→ **Task to carry out**
Below are some entries. Copy each line that holds the string "metres".

→ **Data supplied**
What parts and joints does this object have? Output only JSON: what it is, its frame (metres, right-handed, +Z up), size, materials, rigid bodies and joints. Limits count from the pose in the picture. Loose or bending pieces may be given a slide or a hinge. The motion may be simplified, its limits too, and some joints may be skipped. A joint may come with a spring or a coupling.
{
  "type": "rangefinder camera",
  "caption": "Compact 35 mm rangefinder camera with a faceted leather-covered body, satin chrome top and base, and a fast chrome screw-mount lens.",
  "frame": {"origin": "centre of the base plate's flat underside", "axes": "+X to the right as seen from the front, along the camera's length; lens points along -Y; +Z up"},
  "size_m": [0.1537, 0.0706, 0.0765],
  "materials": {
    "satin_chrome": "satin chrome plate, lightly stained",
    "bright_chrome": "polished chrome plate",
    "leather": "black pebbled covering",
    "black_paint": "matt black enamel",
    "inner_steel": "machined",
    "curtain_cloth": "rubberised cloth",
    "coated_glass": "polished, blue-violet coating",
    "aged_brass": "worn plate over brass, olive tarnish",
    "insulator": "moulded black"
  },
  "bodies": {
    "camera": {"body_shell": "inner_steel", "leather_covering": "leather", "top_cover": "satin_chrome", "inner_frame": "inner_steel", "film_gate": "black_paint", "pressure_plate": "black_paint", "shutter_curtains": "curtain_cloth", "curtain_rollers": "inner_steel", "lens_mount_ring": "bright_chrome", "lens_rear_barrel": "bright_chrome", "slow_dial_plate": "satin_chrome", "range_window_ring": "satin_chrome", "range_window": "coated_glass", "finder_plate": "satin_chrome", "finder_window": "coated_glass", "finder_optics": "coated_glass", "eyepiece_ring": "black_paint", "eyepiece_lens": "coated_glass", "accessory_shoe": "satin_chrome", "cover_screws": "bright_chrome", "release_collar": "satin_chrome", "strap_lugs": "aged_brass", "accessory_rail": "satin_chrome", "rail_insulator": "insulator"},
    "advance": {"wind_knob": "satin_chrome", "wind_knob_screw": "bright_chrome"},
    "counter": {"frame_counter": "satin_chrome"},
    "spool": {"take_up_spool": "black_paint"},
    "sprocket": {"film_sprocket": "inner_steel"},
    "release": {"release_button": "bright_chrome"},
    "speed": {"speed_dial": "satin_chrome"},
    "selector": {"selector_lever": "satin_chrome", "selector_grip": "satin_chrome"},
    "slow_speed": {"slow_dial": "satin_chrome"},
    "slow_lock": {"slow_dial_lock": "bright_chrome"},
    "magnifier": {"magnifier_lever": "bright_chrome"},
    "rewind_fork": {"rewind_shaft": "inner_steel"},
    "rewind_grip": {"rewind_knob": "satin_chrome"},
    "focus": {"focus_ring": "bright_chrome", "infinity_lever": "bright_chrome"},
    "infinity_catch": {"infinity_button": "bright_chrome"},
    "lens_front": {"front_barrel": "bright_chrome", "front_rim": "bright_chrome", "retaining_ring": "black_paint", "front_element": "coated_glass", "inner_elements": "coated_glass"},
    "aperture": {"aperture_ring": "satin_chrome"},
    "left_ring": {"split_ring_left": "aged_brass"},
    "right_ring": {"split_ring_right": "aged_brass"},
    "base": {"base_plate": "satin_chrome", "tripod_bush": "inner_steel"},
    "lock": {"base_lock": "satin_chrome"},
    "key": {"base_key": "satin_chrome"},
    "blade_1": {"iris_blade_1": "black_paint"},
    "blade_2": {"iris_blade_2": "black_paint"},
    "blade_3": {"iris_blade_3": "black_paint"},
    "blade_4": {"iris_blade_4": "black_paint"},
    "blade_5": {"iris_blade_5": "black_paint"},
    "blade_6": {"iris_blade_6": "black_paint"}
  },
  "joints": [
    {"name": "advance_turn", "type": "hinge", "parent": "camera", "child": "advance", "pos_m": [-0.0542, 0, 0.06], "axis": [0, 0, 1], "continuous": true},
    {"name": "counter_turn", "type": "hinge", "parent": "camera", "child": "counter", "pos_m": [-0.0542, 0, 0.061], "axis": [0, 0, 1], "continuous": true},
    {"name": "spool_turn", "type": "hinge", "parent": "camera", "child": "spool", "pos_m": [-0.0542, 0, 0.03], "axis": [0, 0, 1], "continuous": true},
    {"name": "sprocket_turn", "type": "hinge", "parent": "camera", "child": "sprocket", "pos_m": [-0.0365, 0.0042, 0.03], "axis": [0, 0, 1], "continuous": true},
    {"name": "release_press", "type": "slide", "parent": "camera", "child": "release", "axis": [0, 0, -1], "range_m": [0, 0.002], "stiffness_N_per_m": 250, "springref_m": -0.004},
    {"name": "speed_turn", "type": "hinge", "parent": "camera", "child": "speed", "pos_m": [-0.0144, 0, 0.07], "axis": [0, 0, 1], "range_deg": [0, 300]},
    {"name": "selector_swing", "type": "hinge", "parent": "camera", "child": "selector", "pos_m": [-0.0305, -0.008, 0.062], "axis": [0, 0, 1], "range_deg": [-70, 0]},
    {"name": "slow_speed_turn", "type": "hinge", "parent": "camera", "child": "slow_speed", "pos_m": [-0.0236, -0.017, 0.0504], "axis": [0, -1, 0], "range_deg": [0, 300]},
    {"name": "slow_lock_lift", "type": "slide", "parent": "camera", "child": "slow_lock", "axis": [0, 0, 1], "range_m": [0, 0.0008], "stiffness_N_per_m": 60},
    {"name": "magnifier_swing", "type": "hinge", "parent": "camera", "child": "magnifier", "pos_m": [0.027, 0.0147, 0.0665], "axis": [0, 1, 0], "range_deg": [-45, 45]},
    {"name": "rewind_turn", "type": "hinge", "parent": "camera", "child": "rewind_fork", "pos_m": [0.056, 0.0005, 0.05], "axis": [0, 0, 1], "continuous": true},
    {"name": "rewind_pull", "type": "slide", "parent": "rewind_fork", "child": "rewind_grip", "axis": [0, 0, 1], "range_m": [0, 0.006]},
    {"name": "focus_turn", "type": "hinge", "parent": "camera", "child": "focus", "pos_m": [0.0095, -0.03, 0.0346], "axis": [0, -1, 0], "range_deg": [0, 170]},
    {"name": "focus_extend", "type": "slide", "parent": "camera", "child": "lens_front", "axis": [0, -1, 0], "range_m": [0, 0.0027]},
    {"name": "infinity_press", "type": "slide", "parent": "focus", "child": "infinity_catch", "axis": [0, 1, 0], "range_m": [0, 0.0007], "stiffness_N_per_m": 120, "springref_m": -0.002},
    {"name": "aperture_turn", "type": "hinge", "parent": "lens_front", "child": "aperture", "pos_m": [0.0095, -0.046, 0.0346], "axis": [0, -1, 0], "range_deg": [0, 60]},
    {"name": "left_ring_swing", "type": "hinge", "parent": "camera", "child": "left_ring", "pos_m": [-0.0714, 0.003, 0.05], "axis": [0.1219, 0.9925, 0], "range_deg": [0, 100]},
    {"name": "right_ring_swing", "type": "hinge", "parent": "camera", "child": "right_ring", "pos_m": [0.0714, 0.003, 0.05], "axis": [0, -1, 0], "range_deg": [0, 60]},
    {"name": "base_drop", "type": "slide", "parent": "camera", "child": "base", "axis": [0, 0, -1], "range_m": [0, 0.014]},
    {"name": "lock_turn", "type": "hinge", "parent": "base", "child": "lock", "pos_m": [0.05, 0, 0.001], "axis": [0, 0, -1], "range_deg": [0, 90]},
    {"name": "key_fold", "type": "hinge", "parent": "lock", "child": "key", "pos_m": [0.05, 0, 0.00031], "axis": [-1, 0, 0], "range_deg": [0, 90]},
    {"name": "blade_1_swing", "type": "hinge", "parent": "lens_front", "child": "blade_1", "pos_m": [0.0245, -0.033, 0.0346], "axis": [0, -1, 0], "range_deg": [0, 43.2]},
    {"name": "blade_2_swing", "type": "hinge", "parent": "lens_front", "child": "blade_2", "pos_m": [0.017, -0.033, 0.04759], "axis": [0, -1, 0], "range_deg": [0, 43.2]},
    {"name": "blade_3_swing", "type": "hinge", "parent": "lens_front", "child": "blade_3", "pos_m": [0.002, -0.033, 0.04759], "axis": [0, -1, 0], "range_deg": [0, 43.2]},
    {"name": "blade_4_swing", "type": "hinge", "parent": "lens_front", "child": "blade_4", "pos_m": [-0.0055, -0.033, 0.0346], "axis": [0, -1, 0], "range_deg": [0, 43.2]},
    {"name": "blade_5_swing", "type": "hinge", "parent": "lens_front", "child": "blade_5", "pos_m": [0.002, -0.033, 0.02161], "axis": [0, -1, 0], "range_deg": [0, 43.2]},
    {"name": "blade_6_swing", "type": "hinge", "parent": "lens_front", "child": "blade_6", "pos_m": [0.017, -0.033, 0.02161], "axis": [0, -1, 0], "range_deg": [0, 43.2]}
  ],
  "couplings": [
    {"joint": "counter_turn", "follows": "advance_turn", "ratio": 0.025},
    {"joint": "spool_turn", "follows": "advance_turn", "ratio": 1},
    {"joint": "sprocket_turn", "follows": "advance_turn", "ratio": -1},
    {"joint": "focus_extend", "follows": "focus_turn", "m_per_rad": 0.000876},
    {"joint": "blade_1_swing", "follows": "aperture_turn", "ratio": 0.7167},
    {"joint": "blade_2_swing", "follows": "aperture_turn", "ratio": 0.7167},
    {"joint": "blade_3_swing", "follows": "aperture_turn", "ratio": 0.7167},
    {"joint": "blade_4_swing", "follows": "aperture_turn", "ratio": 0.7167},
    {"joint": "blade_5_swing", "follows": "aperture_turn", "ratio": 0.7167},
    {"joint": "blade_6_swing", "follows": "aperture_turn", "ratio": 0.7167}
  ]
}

* * *

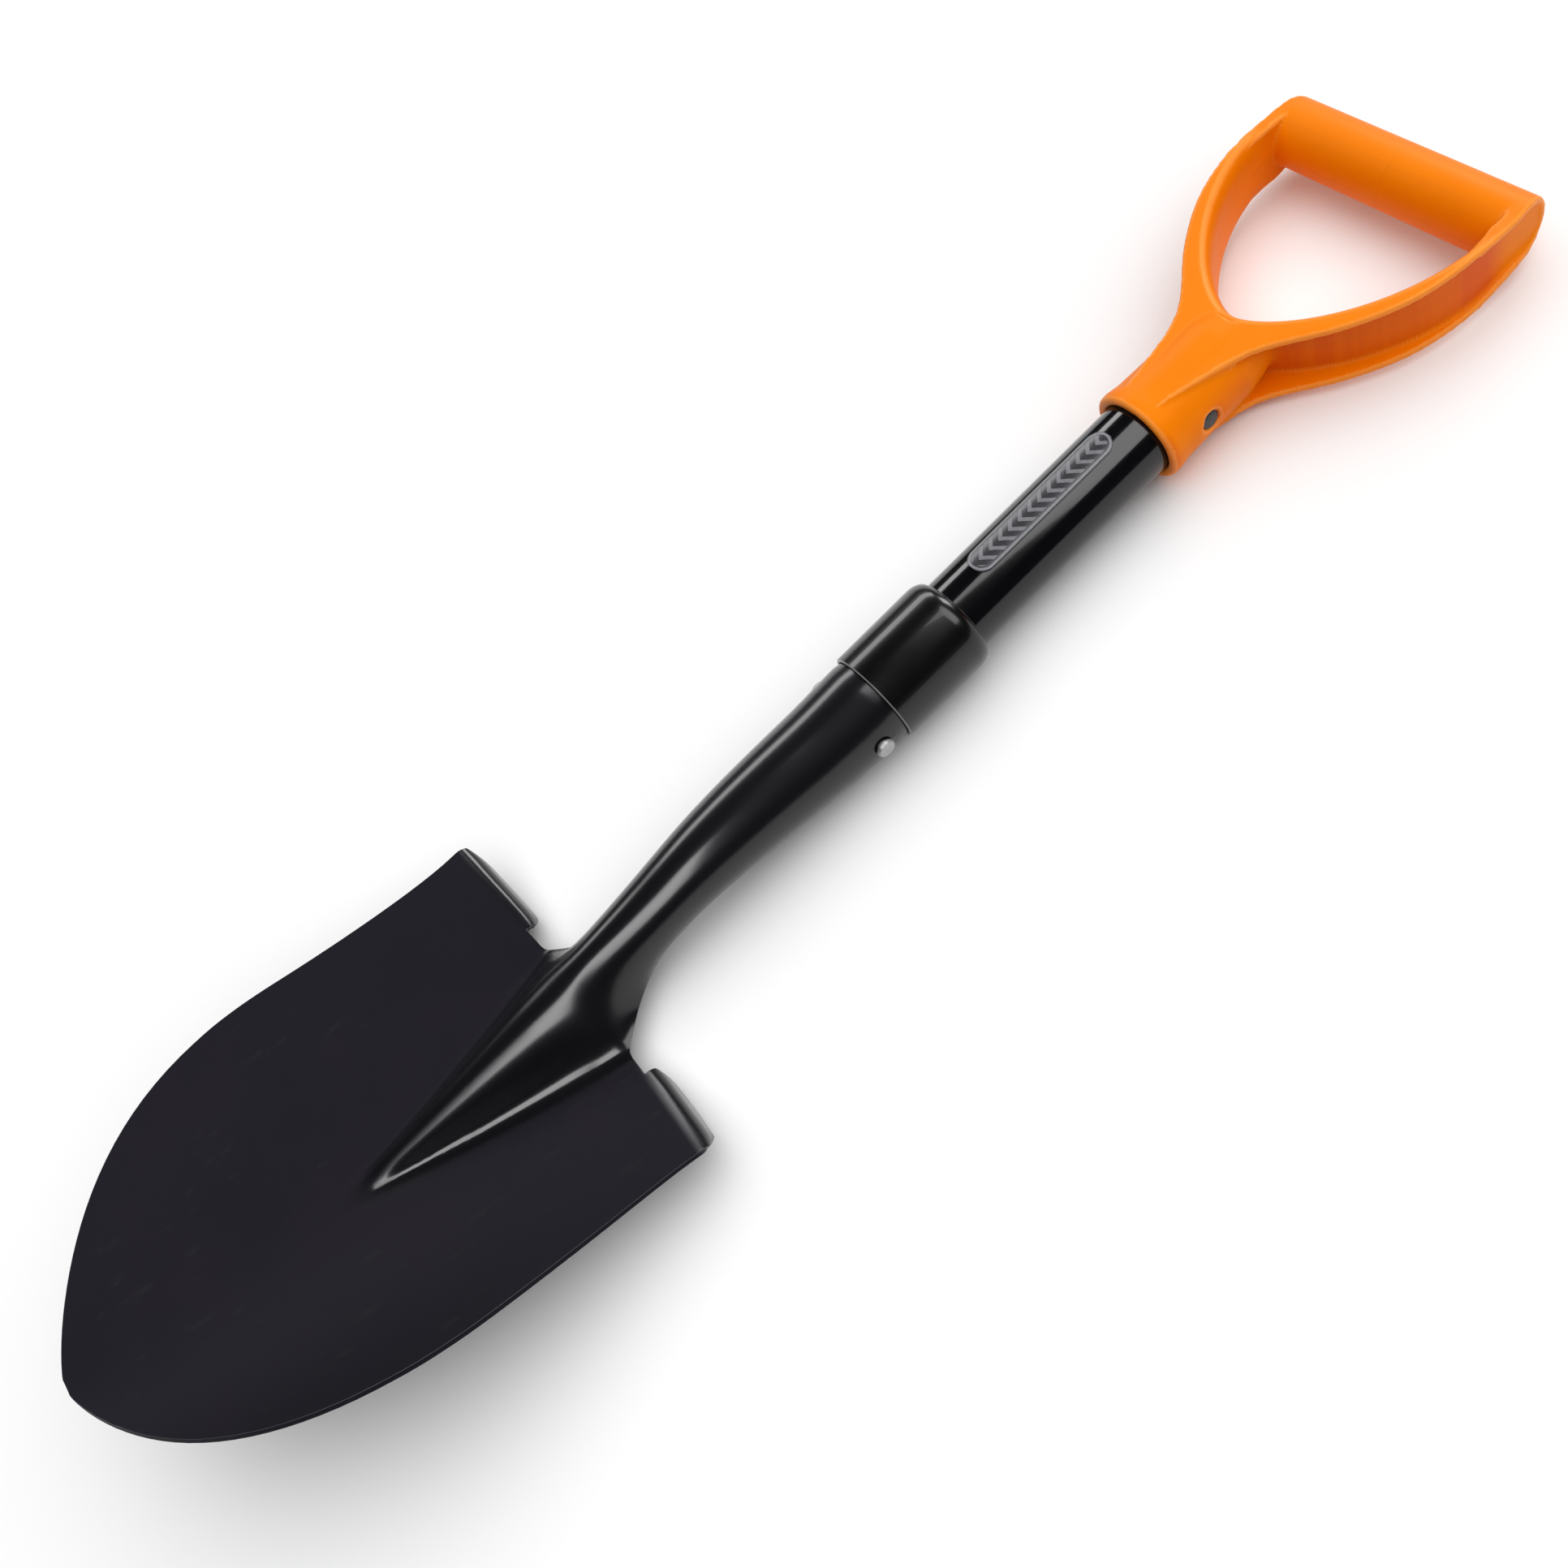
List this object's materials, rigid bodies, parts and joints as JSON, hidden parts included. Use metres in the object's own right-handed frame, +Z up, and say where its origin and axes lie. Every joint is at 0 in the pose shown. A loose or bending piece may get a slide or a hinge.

→ **Answer to this exercise**
What parts and joints does this object have? Output only JSON: what it is, its frame (metres, right-handed, +Z up), size, materials, rigid bodies and joints. Limits count from the pose in the picture. Loose or bending pieces may be given a slide or a hinge. The motion may be simplified, its limits too, and some joints may be skipped. A joint may come with a spring or a coupling.
List this object's materials, rigid bodies, parts and joints as JSON, hidden parts included. Use metres in the object's own right-handed frame, +Z up, and say where its origin and axes lie. Every joint is at 0 in the pose shown. A loose or bending piece may get a slide or a hinge.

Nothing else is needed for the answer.